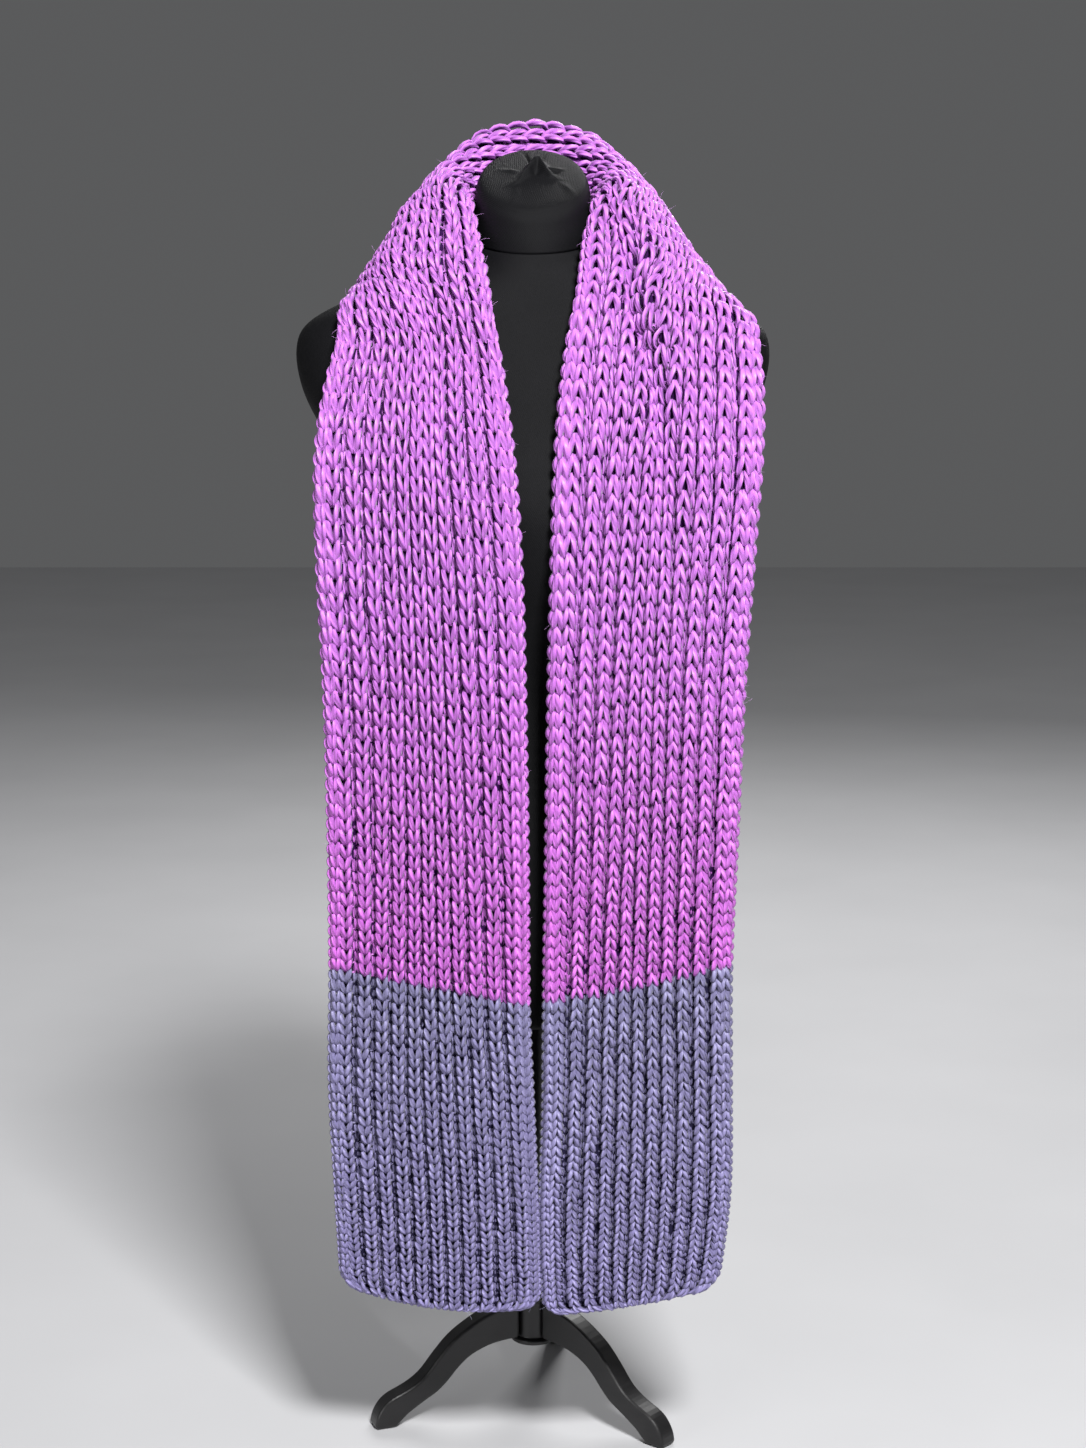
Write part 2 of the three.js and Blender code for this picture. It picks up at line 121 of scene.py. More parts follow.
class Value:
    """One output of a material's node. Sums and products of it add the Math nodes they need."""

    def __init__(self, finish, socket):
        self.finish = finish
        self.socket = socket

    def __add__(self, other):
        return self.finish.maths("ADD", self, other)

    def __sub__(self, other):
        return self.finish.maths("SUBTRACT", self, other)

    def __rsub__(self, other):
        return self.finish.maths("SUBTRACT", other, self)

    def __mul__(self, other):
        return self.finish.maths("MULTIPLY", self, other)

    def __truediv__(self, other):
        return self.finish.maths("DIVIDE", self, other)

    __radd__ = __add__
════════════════
- _PROBLEM DESCRIPTION_: Copy all the lines, exactly.

- _SOLVED EXERCISE_:
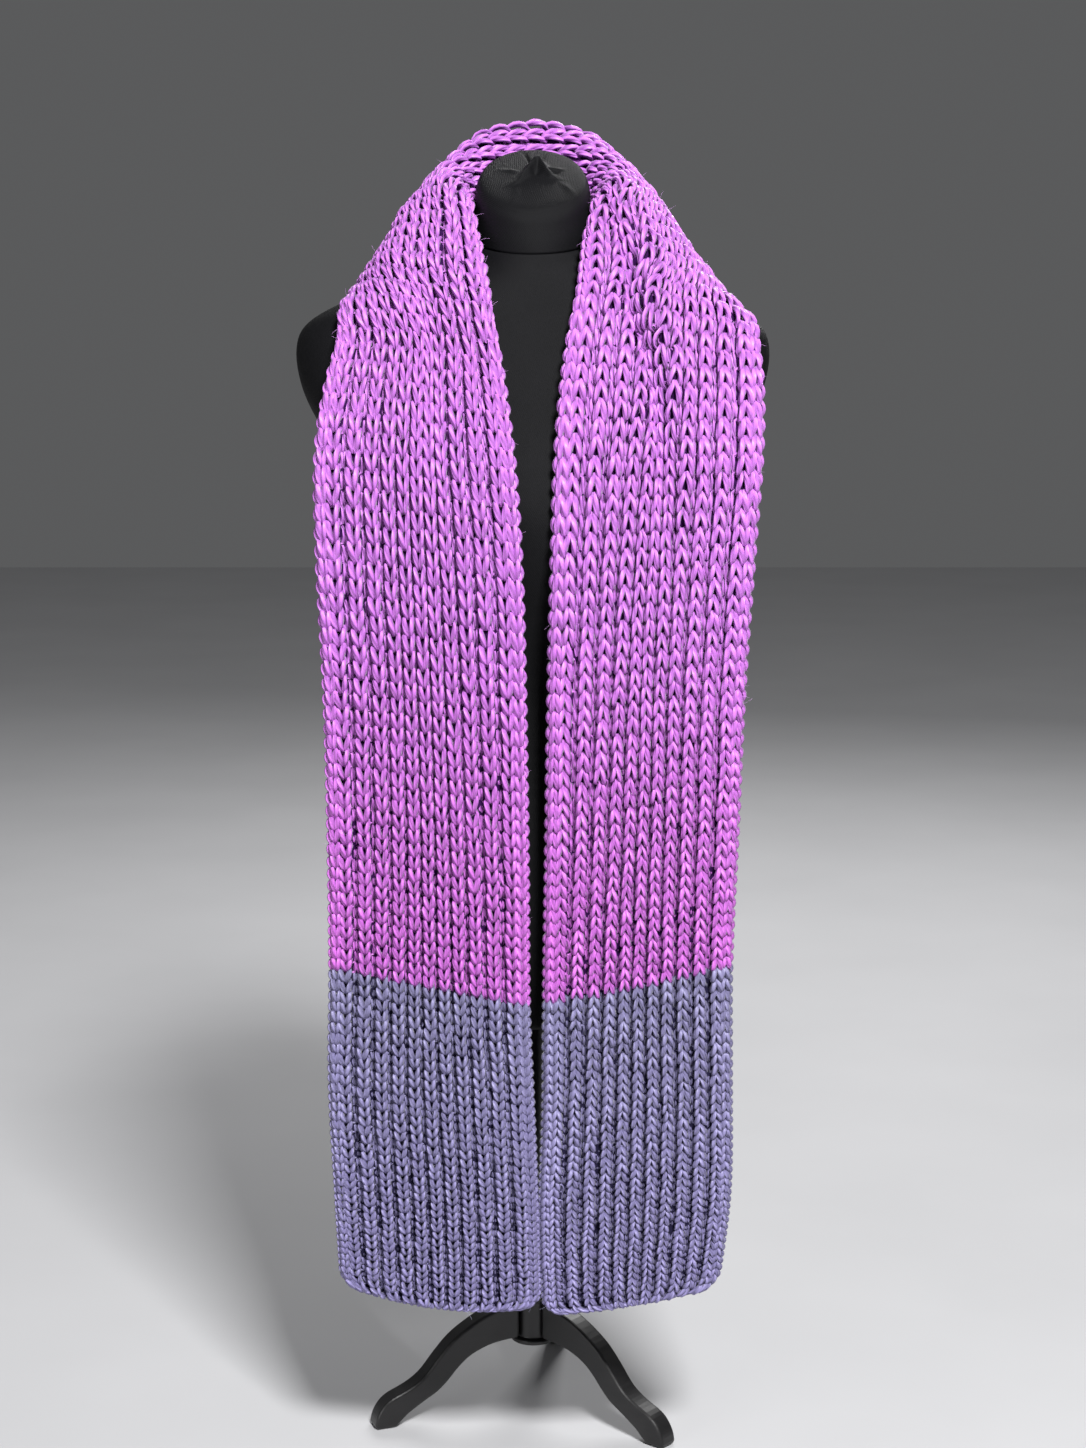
Write part 2 of the three.js and Blender code for this picture. It picks up at line 121 of scene.py. More parts follow.
class Value:
    """One output of a material's node. Sums and products of it add the Math nodes they need."""

    def __init__(self, finish, socket):
        self.finish = finish
        self.socket = socket

    def __add__(self, other):
        return self.finish.maths("ADD", self, other)

    def __sub__(self, other):
        return self.finish.maths("SUBTRACT", self, other)

    def __rsub__(self, other):
        return self.finish.maths("SUBTRACT", other, self)

    def __mul__(self, other):
        return self.finish.maths("MULTIPLY", self, other)

    def __truediv__(self, other):
        return self.finish.maths("DIVIDE", self, other)

    __radd__ = __add__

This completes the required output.